L'amour a-t-il joué un rôle important dans la vie de L'Académie - et
aussi dans la vie personnelle de Jean
Baptiste Joly?
Ça alors, je ne m’attendais pas à cette question.
L’amour est quelque chose de privé, je peux juste vous
dire que c’est une expérience humaine essentielle et
que je la connais. Pour ce qui est de ma relation
avec l’Académie et ses pensionnaires, nous avons
souvent des liens de très grande proximité, mais je
n’oublie pas que je remplis une mission de service
public et je ne mélange pas vie privée et vie
professionnelle.
19.
Mais la foi? La même question, gravitant maintenant autour de la foi.
Je viens d’un pays où la religion et l’état sont
séparés depuis longtemps, je suis donc incapable de parler
de cette question en tant que directeur de l’académie,
puisque c’est dans cette fonction que vous vous
adressez à moi. Je peux juste vous dire que je crois à
la persistance de l’esprit et à ma responsabilité
pédagogique vis à vis de personnes plus jeunes.
20.
Quel est le rêve secret de L'Académie et de son promoteur, J. B. Joly?
Si ce rêve doit rester secret, je dois le garder pour
moi, non? Mon rêve public, c’est que cet esprit
„Solitude“ que nous avons créé essaime à
travers
l’Europe, que d’autres institutions qui partagent nos
convictions puissent y participer, nous faire part de
leur expérience, partager la nôtre.
21.
Autres projets en Roumanie? Et dans l'Europe de l'Est?

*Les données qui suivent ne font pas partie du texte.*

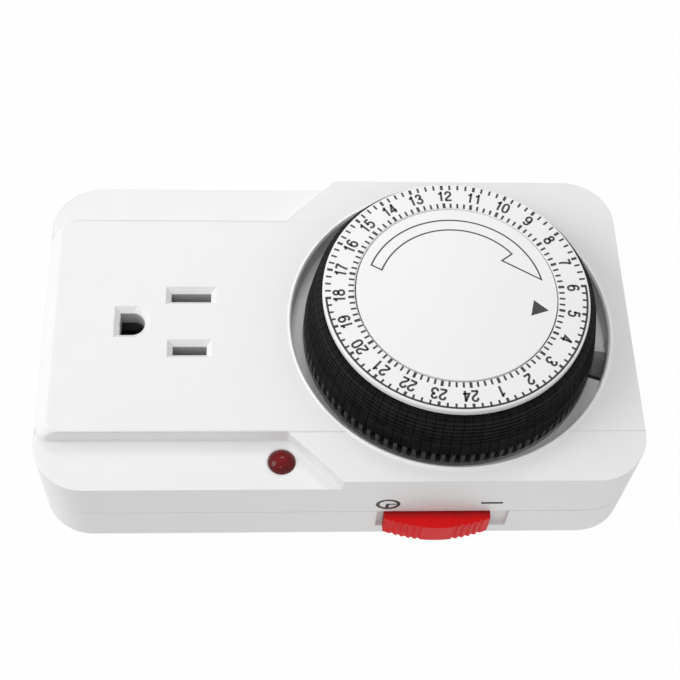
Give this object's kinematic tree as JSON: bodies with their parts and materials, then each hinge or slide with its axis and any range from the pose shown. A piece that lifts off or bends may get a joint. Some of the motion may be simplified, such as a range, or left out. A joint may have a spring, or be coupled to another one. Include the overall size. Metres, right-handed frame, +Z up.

Pas de projet en Roumanie pour le moment après Cluj
dans un mois. En Europe de l’Est, oui, bien sûr,
comme je l’ai expliqué plus haut, et je voudrais
conclure en parlant d’un petit programme de résidence
d’artistes que nous avons contribué à établir au
Centre Culturel Ujazdowski à Varsovie; nous pensons
qu’il pourrait servir de modèles pour d’autres
institutions en Europe de L’Est, pourquoi pas en Roumanie.